Aim of the task. Copy nothing but the lines below running from the line containing "own_mesh(spring)" through the line containing "# ---- the whole", both end lines included.

Data.
┏━━
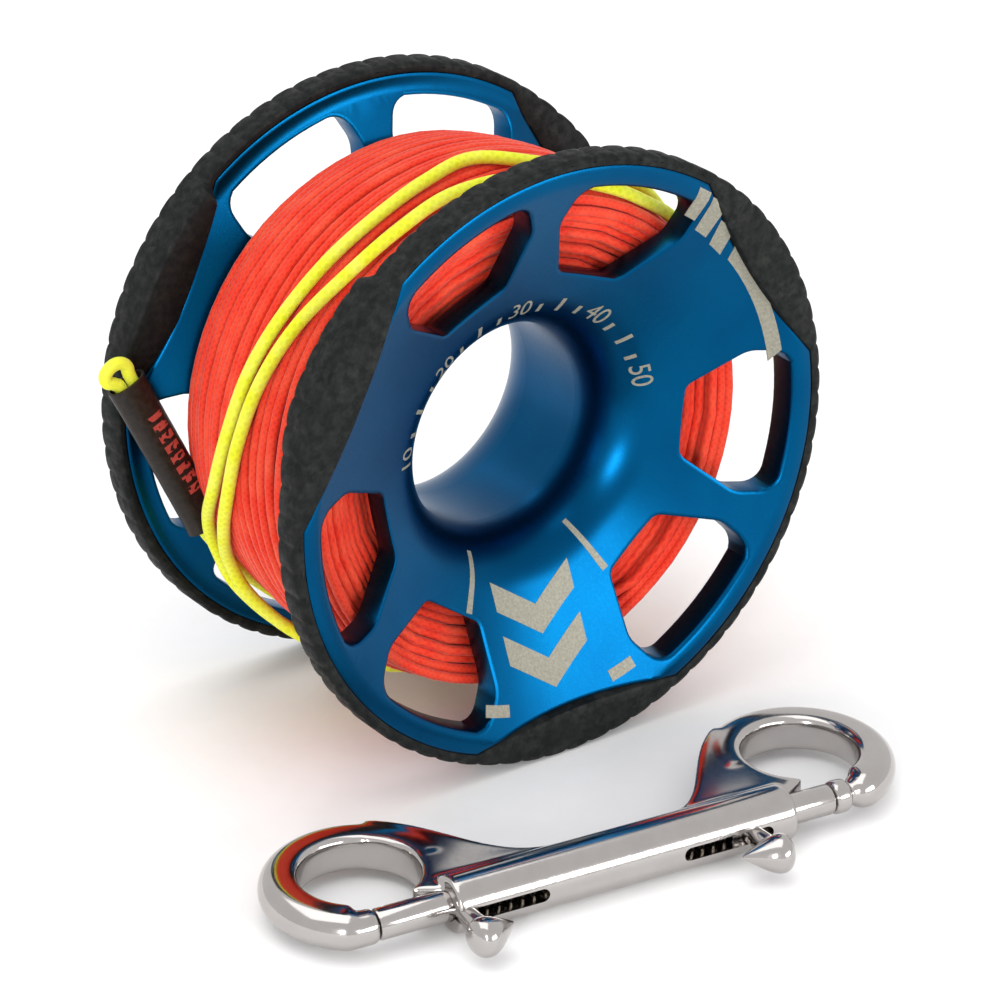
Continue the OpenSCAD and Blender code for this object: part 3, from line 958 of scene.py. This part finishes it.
def sleeve_half_sizes(t):
    """Half width and half thickness of the sleeve, waisted between its flared ends."""
    flare = 0.12 * (math.exp(-t * 14) + math.exp(-(1 - t) * 14))
    ripple = 0.05 * noise.noise(Vector((t * 9, 3.1, 0)))
    return SLEEVE_W / 2 - 0.12 + flare + ripple, SLEEVE_T / 2 - 0.08 + flare * 0.5 + ripple


def build_sleeve(paint):
    sides, rings = 36, 28
    bm = bmesh.new()
    bmesh.ops.create_cone(bm, cap_ends=False, segments=sides, radius1=1, radius2=1, depth=1)
    uprights = [e for e in bm.edges if abs(e.verts[0].co.z - e.verts[1].co.z) > 0.5]
    bmesh.ops.subdivide_edges(bm, edges=uprights, cuts=rings - 1, use_grid_fill=True)
    uv = bm.loops.layers.uv.new("UVMap")
    around_length = math.pi * (SLEEVE_W + SLEEVE_T) / 2
    for face in bm.faces:
        centre = face.calc_center_median()
        middle = math.atan2(centre.y, centre.x) % (2 * math.pi)
        for loop in face.loops:
            angle = math.atan2(loop.vert.co.y, loop.vert.co.x) % (2 * math.pi)
            if angle - middle > math.pi:
                angle -= 2 * math.pi
            if middle - angle > math.pi:
                angle += 2 * math.pi
            loop[uv].uv = ((loop.vert.co.z + 0.5) * SLEEVE_LENGTH * MM,
                           angle / (2 * math.pi) * around_length * MM)
    thick = SLEEVE_ALONG.cross(SLEEVE_ACROSS)
    for v in bm.verts:
        t = v.co.z + 0.5
        half_w, half_t = sleeve_half_sizes(t)
        angle = math.atan2(v.co.y, v.co.x)
        waist = 0.18 * math.cos(2 * angle) ** 2 * abs(math.sin(angle))
        v.co = (in_sleeve(half_w * math.cos(angle), t)
                + thick * (half_t - waist) * math.sin(angle))
    bmesh.ops.recalc_face_normals(bm, faces=bm.faces)
    walls = bm.faces[:]
    bmesh.ops.solidify(bm, geom=walls, thickness=0.4)
    bmesh.ops.recalc_face_normals(bm, faces=bm.faces)
    return finish_piece("line_sleeve", bm, "spool", paint, ["end_sleeve"])


# ---- bolt snap ----

def rod(bm, x0, x1, radius, steps=48, edge=0.0):
    """A closed round rod along X, with rounded edges at its ends."""
    profile = [(x0, 0), (x0, radius - edge)]
    if edge:
        profile += [(x0 + 0.29 * edge, radius - 0.29 * edge), (x0 + edge, radius),
                    (x1 - edge, radius), (x1 - 0.29 * edge, radius - 0.29 * edge)]
    else:
        profile += [(x0, radius), (x1, radius)]
    profile += [(x1, radius - edge), (x1, 0)]
    verts = [bm.verts.new((x, 0, r)) for x, r in dict.fromkeys(profile)]
    edges = [bm.edges.new(pair) for pair in zip(verts, verts[1:])]
    bmesh.ops.spin(bm, geom=verts + edges, cent=(0, 0, 0), axis=(1, 0, 0), dvec=(0, 0, 0),
                   angle=2 * math.pi, steps=steps, use_merge=True)


def hook_section():
    """D-shaped section of a hook: a flat inner side with eased corners, and a round outside."""
    half_w, half_h, ease = HOOK_W / 2, HOOK_H / 2, 1.2
    outside = [(half_w * math.cos(math.radians(a)), half_h * math.sin(math.radians(a)))
               for a in range(-90, 91, 10)]
    upper = [(-half_w + ease - ease * math.sin(math.radians(a)),
              half_h - ease + ease * math.cos(math.radians(a))) for a in range(0, 91, 18)]
    return outside + upper + [(u, -v) for u, v in reversed(upper)]


def add_hook(bm, centre, start, end):
    """Ring of one hook between two angles."""
    section = [bm.verts.new((HOOK_R + u, 0, v)) for u, v in hook_section()]
    face = bm.faces.new(section)
    turn = Matrix.Rotation(math.radians(start), 3, "Z")
    bmesh.ops.rotate(bm, verts=section, cent=(0, 0, 0), matrix=turn)
    old = set(bm.verts) - set(section)
    bmesh.ops.spin(bm, geom=[face], cent=(0, 0, 0), axis=(0, 0, 1), dvec=(0, 0, 0),
                   angle=math.radians(end - start), steps=round(abs(end - start) / 4))
    ring = [v for v in bm.verts if v not in old]
    bmesh.ops.translate(bm, verts=ring, vec=(*centre, 0))


def add_tip(bm, centre, angle, tip_x, way):
    """Round end of a hook, with a short flat-ended stub that meets the gate."""
    tip = polar(HOOK_R, angle) + Vector(centre)
    ball = bmesh.ops.create_uvsphere(bm, u_segments=32, v_segments=20, radius=TIP_R + 0.3)["verts"]
    bmesh.ops.translate(bm, verts=ball, vec=(*tip, 0))
    rod(bm, min(tip_x, tip_x + way * 3), max(tip_x, tip_x + way * 3), TIP_R + 0.1)


def shoulder_curve(a, b, c, d, steps=18):
    """Points of a cubic Bezier curve."""
    a, b, c, d = (Vector(p) for p in (a, b, c, d))
    out = []
    for k in range(steps + 1):
        t = k / steps
        s = 1 - t
        out.append(s ** 3 * a + 3 * s * s * t * b + 3 * s * t * t * c + t ** 3 * d)
    return out


def add_shoulder(bm, outline, height):
    verts = [bm.verts.new((p[0], p[1], -height / 2)) for p in outline]
    face = bm.faces.new(verts)
    made = bmesh.ops.extrude_face_region(bm, geom=[face], use_keep_orig=True)["geom"]
    bmesh.ops.translate(bm, verts=verts_in(made), vec=(0, 0, height))


def as_object(name, bm):
    mesh = bpy.data.meshes.new(name)
    bmesh.ops.recalc_face_normals(bm, faces=bm.faces)
    bm.to_mesh(mesh)
    bm.free()
    made = bpy.data.objects.new(name, mesh)
    bpy.context.scene.collection.objects.link(made)
    return made


def with_modifiers(obj):
    """The mesh that an object's modifiers give, as a bmesh. The object is removed."""
    graph = bpy.context.evaluated_depsgraph_get()
    mesh = bpy.data.meshes.new_from_object(obj.evaluated_get(graph))
    bm = bmesh.new()
    bm.from_mesh(mesh)
    bpy.data.meshes.remove(mesh)
    bpy.data.objects.remove(obj)
    return bm


def fused(name, bm, voxel, passes):
    """Fuses overlapping closed shells into one smooth cast shape."""
    obj = as_object(name, bm)
    remesh = obj.modifiers.new("fuse", "REMESH")
    remesh.mode = "VOXEL"
    remesh.voxel_size = voxel
    soften = obj.modifiers.new("soften", "SMOOTH")
    soften.factor = 0.5
    soften.iterations = passes
    return with_modifiers(obj)


def cut_away(name, bm, cutter_bm):
    obj = as_object(name, bm)
    cutter = as_object(name + "_cutter", cutter_bm)
    cut = obj.modifiers.new("cut", "BOOLEAN")
    cut.operation = "DIFFERENCE"
    cut.solver = "EXACT"
    cut.object = cutter
    bm = with_modifiers(obj)
    bpy.data.objects.remove(cutter)
    return bm


def build_snap_body(paint):
    bm = bmesh.new()
    eye_r = HOOK_R - HOOK_W / 2
    add_hook(bm, LEFT_HOOK, 0, 238)
    add_hook(bm, RIGHT_HOOK, -70, 180)
    rod(bm, LEFT_MOUTH, RIGHT_MOUTH, BARREL_R)
    add_tip(bm, LEFT_HOOK, 238, LEFT_TIP, -1)
    add_tip(bm, RIGHT_HOOK, -70, RIGHT_TIP, 1)
    left = shoulder_curve((-31, 23.8), (-20.5, 18.1), (-20, 4.2), (-8, 4.2))
    right = shoulder_curve((30, 24), (21.7, 18.6), (17.5, 4.2), (11, 4.2))
    left_eye = [polar(eye_r, a) + Vector(LEFT_HOOK) for a in range(-62, 61, 6)]
    right_eye = [polar(eye_r, a) + Vector(RIGHT_HOOK) for a in range(242, 119, -6)]
    add_shoulder(bm, left + [Vector((-8, 0)), Vector((LEFT_MOUTH, 0))] + left_eye, HOOK_H - 0.4)
    add_shoulder(bm, right + [Vector((11, 0)), Vector((RIGHT_MOUTH, 0))] + right_eye, HOOK_H - 0.4)
    bm = fused("snap_casting", bm, 0.3, 36)
    cutters = bmesh.new()
    rod(cutters, LEFT_MOUTH - 8, WEB[0], GATE_R + 0.08)
    rod(cutters, WEB[1], RIGHT_MOUTH + 5, GATE_R + 0.08)
    bm = cut_away("snap_casting", bm, cutters)
    slots = bmesh.new()
    add_slot(slots, LEFT_MOUTH - 3, LEFT_STUD + LEFT_TRAVEL + 0.3)
    add_slot(slots, RIGHT_STUD - RIGHT_TRAVEL - 0.3, RIGHT_STUD + 2)
    bm = cut_away("snap_casting", bm, slots)
    finish_piece("snap_casting", bm, "snap", paint, ["snap_body"], SNAP_FRAME,
                 sharp=40)


def add_slot(bm, x0, x1):
    """A round-ended slot cutter, from the barrel's axis out through its front."""
    arc = [(SLOT_R * math.sin(math.radians(a)), SLOT_R * math.cos(math.radians(a)))
           for a in range(0, 181, 15)]
    ends = [(x1 + out, z) for out, z in arc] + [(x0 - out, -z) for out, z in arc]
    face = bm.faces.new([bm.verts.new((x, 0, z)) for x, z in ends])
    made = bmesh.ops.extrude_face_region(bm, geom=[face], use_keep_orig=True)["geom"]
    bmesh.ops.translate(bm, verts=verts_in(made), vec=(0, -2 * BARREL_R, 0))


def build_gates(paint):
    left_span = (LEFT_TIP + TIP_GAP, LEFT_STUD + GATE_TAIL)
    right_span = (RIGHT_STUD - GATE_TAIL, RIGHT_TIP - TIP_GAP)
    for name, gate, span in (("left_bolt", "left_gate", left_span),
                             ("right_bolt", "right_gate", right_span)):
        bm = bmesh.new()
        rod(bm, *span, GATE_R, steps=64, edge=0.5)
        bmesh.ops.recalc_face_normals(bm, faces=bm.faces)
        finish_piece(name, bm, gate, paint, [gate], SNAP_FRAME)


def knob_profile(steps=20):
    """Half outline of a teardrop knob along X: a round heel and a blunt point."""
    out = []
    for k in range(steps + 1):
        t = math.pi * k / steps
        x = -math.cos(t)
        out.append((x, 0.5 * math.sin(t) * (1.18 - 0.75 * x) * (1 - 0.1 * x)))
    return out


def build_stud(name, node, body, x, way, paint):
    """Thumb stud: a pin through the gate and a teardrop knob that points to the barrel's middle."""
    bm = bmesh.new()
    profile = [bm.verts.new((px * KNOB_REACH, 0, max(pr * KNOB_WIDE, 0)))
               for px, pr in knob_profile()]
    edges = [bm.edges.new(pair) for pair in zip(profile, profile[1:])]
    bmesh.ops.spin(bm, geom=profile + edges, cent=(0, 0, 0), axis=(1, 0, 0), dvec=(0, 0, 0),
                   angle=2 * math.pi, steps=40, use_merge=True)
    bmesh.ops.remove_doubles(bm, verts=bm.verts, dist=1e-4)
    lean = Matrix.Rotation(math.radians(KNOB_LEAN), 3, "Z")
    bmesh.ops.rotate(bm, verts=bm.verts, cent=(0, 0, 0), matrix=lean)
    if way < 0:
        bmesh.ops.scale(bm, verts=bm.verts, vec=(-1, 1, 1))
    bmesh.ops.translate(bm, verts=bm.verts, vec=(x + way * 1.2, -KNOB_OUT, 0))
    neck = bmesh.new()
    rod(neck, 0, 9.4, STUD_R, steps=32)
    for v in neck.verts:
        along = v.co.x
        flare = 1 + 1.1 * smooth_step(along, 5.6, 9)
        v.co = Vector((x + v.co.y * flare, 1.4 - along, v.co.z * flare))
    mesh = bpy.data.meshes.new("neck")
    neck.to_mesh(mesh)
    neck.free()
    bm.from_mesh(mesh)
    bpy.data.meshes.remove(mesh)
    bm = fused(name, bm, 0.16, 8)
    finish_piece(name, bm, body, paint, [node], SNAP_FRAME)


def build_spring(name, node, x0, x1, turns, paint):
    """Coil spring between a gate's inner end and the barrel's web."""
    each_turn, sides = 20, 8
    steps = each_turn * turns
    x0, x1 = x0 + WIRE_D / 2, x1 - WIRE_D / 2
    points = []
    for k in range(steps + 1):
        t = k / steps
        angle = 360 * turns * t
        flat = polar(COIL_R, angle)
        points.append(SNAP_FRAME @ Vector((x0 + (x1 - x0) * t, flat.x, flat.y)))
    wire = add_cord_curve(name + "_wire", points, WIRE_D, paint, "snap", (), sides)
    bpy.context.view_layer.update()
    graph = bpy.context.evaluated_depsgraph_get()
    mesh = bpy.data.meshes.new_from_object(wire.evaluated_get(graph))
    bpy.data.objects.remove(wire)
    spring = add_piece(name, mesh, "snap", [node])
    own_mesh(spring)


def build_snap(paint, wire_paint):
    build_snap_body(paint)
    build_gates(paint)
    build_stud("left_knob", "left_thumb_stud", "left_gate", LEFT_STUD, 1, paint)
    build_stud("right_knob", "right_thumb_stud", "right_gate", RIGHT_STUD, -1, paint)
    left_end = LEFT_STUD + GATE_TAIL
    right_end = RIGHT_STUD - GATE_TAIL
    build_spring("left_coil", "left_spring", left_end, WEB[0], 11,
                 wire_paint)
    build_spring("right_coil", "right_spring", WEB[1], right_end, 9,
                 wire_paint)


# ---- the whole object ----

add_camera()
add_stage()
# The first colour of each braid is painted shade for the grooves between its yarns.
orange = braid_paint("orange_braid", (0.5, 0.006, 0.004), (0.74, 0.035, 0.01), (0.82, 0.16, 0.07),
                     0.0016, LINE_LENGTH)
yellow = braid_paint("yellow_braid", (0.52, 0.53, 0.006), (0.74, 0.77, 0.014), (0.84, 0.86, 0.25),
                     0.0019, LEADER_LENGTH)
build_line(orange)
build_leader(yellow, sleeve_paint())
blue = anodised_paint()
build_flanges(blue)
build_hub(blue)
build_marks(engraving_paint())
build_bands(rubber_paint())
build_snap(polished_paint(), shaded_spring_paint())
┗━━
Task answer.
    own_mesh(spring)


def build_snap(paint, wire_paint):
    build_snap_body(paint)
    build_gates(paint)
    build_stud("left_knob", "left_thumb_stud", "left_gate", LEFT_STUD, 1, paint)
    build_stud("right_knob", "right_thumb_stud", "right_gate", RIGHT_STUD, -1, paint)
    left_end = LEFT_STUD + GATE_TAIL
    right_end = RIGHT_STUD - GATE_TAIL
    build_spring("left_coil", "left_spring", left_end, WEB[0], 11,
                 wire_paint)
    build_spring("right_coil", "right_spring", WEB[1], right_end, 9,
                 wire_paint)


# ---- the whole object ----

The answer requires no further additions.